### The task
Your task is to repeat all of the material exactly.

### Provided material
* Start *

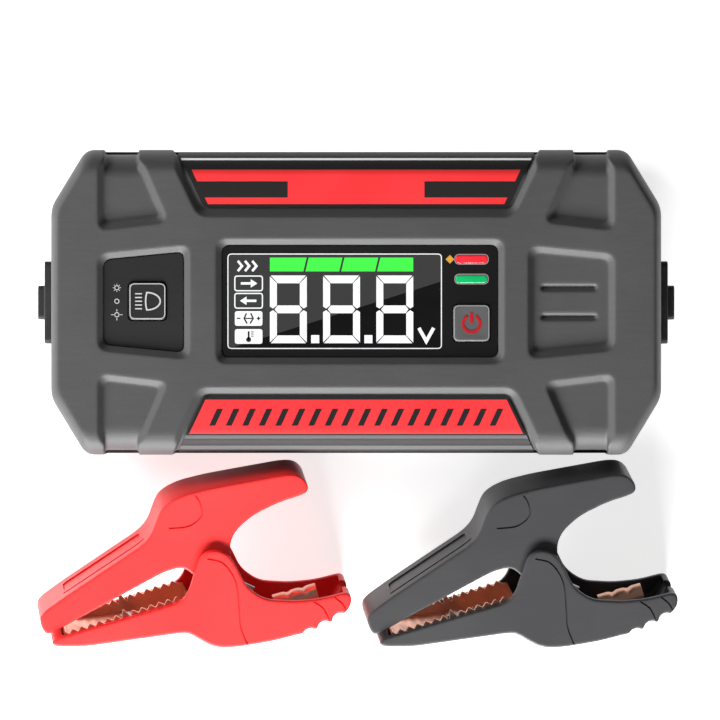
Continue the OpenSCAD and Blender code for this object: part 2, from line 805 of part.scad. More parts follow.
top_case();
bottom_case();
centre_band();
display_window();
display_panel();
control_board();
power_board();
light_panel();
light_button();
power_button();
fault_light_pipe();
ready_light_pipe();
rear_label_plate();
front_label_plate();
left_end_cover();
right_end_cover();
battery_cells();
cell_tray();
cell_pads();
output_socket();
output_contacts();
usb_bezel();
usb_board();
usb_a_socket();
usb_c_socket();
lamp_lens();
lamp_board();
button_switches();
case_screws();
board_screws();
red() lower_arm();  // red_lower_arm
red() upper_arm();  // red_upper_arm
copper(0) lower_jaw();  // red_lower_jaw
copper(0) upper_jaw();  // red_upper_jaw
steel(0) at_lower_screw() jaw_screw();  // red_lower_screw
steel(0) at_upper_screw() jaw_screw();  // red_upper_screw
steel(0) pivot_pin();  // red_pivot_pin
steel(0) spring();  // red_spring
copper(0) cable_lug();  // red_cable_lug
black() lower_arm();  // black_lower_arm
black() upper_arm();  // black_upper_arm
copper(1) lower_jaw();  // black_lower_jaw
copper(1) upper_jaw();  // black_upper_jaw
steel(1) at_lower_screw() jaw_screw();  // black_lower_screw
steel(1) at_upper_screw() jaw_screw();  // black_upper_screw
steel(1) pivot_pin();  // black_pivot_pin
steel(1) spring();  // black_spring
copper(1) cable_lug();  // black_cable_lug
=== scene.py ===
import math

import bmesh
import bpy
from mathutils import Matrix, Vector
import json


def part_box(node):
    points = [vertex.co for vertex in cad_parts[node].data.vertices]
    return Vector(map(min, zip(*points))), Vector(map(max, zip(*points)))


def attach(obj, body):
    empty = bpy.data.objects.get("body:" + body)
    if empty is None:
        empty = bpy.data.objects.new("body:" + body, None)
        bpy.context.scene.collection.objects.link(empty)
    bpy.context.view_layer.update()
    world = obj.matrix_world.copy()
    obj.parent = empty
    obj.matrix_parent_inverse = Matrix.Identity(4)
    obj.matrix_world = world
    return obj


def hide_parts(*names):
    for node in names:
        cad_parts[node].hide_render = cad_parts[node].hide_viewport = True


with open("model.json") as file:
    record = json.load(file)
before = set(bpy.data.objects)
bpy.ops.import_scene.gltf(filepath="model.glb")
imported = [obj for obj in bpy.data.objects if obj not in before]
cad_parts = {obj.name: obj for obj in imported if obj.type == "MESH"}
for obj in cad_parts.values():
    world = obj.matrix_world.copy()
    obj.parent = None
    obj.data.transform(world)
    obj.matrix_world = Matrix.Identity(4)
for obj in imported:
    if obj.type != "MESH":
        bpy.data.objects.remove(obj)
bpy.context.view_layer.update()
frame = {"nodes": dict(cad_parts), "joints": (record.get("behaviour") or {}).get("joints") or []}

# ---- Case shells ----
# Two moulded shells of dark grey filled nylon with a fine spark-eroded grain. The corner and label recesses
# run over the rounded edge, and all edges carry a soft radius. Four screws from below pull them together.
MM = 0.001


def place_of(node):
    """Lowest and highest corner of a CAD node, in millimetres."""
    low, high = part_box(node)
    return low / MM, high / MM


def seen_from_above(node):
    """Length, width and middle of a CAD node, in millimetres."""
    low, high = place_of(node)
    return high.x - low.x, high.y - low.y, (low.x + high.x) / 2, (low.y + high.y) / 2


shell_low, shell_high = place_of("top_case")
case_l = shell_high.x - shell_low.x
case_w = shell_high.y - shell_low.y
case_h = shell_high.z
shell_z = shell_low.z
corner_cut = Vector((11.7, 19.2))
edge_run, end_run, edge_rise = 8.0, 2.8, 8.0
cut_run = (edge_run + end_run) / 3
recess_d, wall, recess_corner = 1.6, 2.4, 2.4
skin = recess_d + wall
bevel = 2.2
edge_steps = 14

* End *

### Solution to this task
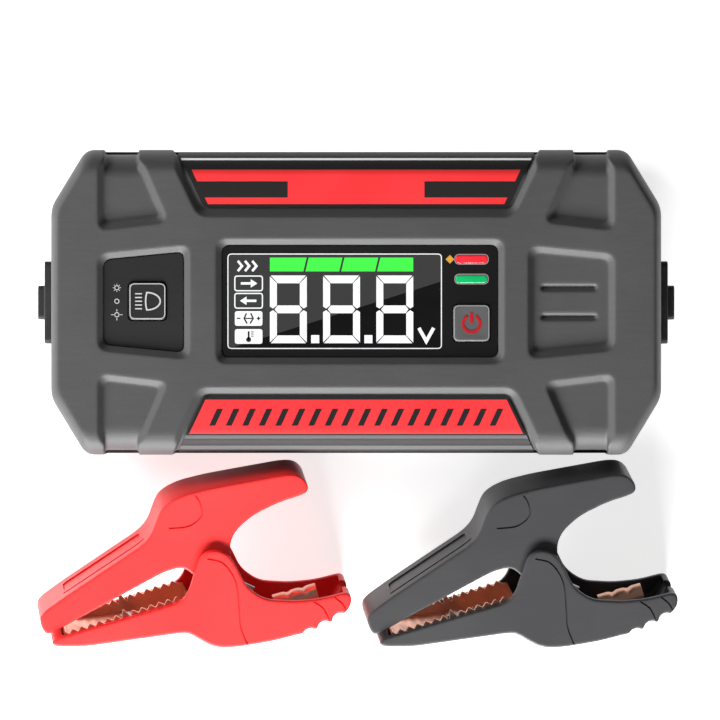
Continue the OpenSCAD and Blender code for this object: part 2, from line 805 of part.scad. More parts follow.
top_case();
bottom_case();
centre_band();
display_window();
display_panel();
control_board();
power_board();
light_panel();
light_button();
power_button();
fault_light_pipe();
ready_light_pipe();
rear_label_plate();
front_label_plate();
left_end_cover();
right_end_cover();
battery_cells();
cell_tray();
cell_pads();
output_socket();
output_contacts();
usb_bezel();
usb_board();
usb_a_socket();
usb_c_socket();
lamp_lens();
lamp_board();
button_switches();
case_screws();
board_screws();
red() lower_arm();  // red_lower_arm
red() upper_arm();  // red_upper_arm
copper(0) lower_jaw();  // red_lower_jaw
copper(0) upper_jaw();  // red_upper_jaw
steel(0) at_lower_screw() jaw_screw();  // red_lower_screw
steel(0) at_upper_screw() jaw_screw();  // red_upper_screw
steel(0) pivot_pin();  // red_pivot_pin
steel(0) spring();  // red_spring
copper(0) cable_lug();  // red_cable_lug
black() lower_arm();  // black_lower_arm
black() upper_arm();  // black_upper_arm
copper(1) lower_jaw();  // black_lower_jaw
copper(1) upper_jaw();  // black_upper_jaw
steel(1) at_lower_screw() jaw_screw();  // black_lower_screw
steel(1) at_upper_screw() jaw_screw();  // black_upper_screw
steel(1) pivot_pin();  // black_pivot_pin
steel(1) spring();  // black_spring
copper(1) cable_lug();  // black_cable_lug
=== scene.py ===
import math

import bmesh
import bpy
from mathutils import Matrix, Vector
import json


def part_box(node):
    points = [vertex.co for vertex in cad_parts[node].data.vertices]
    return Vector(map(min, zip(*points))), Vector(map(max, zip(*points)))


def attach(obj, body):
    empty = bpy.data.objects.get("body:" + body)
    if empty is None:
        empty = bpy.data.objects.new("body:" + body, None)
        bpy.context.scene.collection.objects.link(empty)
    bpy.context.view_layer.update()
    world = obj.matrix_world.copy()
    obj.parent = empty
    obj.matrix_parent_inverse = Matrix.Identity(4)
    obj.matrix_world = world
    return obj


def hide_parts(*names):
    for node in names:
        cad_parts[node].hide_render = cad_parts[node].hide_viewport = True


with open("model.json") as file:
    record = json.load(file)
before = set(bpy.data.objects)
bpy.ops.import_scene.gltf(filepath="model.glb")
imported = [obj for obj in bpy.data.objects if obj not in before]
cad_parts = {obj.name: obj for obj in imported if obj.type == "MESH"}
for obj in cad_parts.values():
    world = obj.matrix_world.copy()
    obj.parent = None
    obj.data.transform(world)
    obj.matrix_world = Matrix.Identity(4)
for obj in imported:
    if obj.type != "MESH":
        bpy.data.objects.remove(obj)
bpy.context.view_layer.update()
frame = {"nodes": dict(cad_parts), "joints": (record.get("behaviour") or {}).get("joints") or []}

# ---- Case shells ----
# Two moulded shells of dark grey filled nylon with a fine spark-eroded grain. The corner and label recesses
# run over the rounded edge, and all edges carry a soft radius. Four screws from below pull them together.
MM = 0.001


def place_of(node):
    """Lowest and highest corner of a CAD node, in millimetres."""
    low, high = part_box(node)
    return low / MM, high / MM


def seen_from_above(node):
    """Length, width and middle of a CAD node, in millimetres."""
    low, high = place_of(node)
    return high.x - low.x, high.y - low.y, (low.x + high.x) / 2, (low.y + high.y) / 2


shell_low, shell_high = place_of("top_case")
case_l = shell_high.x - shell_low.x
case_w = shell_high.y - shell_low.y
case_h = shell_high.z
shell_z = shell_low.z
corner_cut = Vector((11.7, 19.2))
edge_run, end_run, edge_rise = 8.0, 2.8, 8.0
cut_run = (edge_run + end_run) / 3
recess_d, wall, recess_corner = 1.6, 2.4, 2.4
skin = recess_d + wall
bevel = 2.2
edge_steps = 14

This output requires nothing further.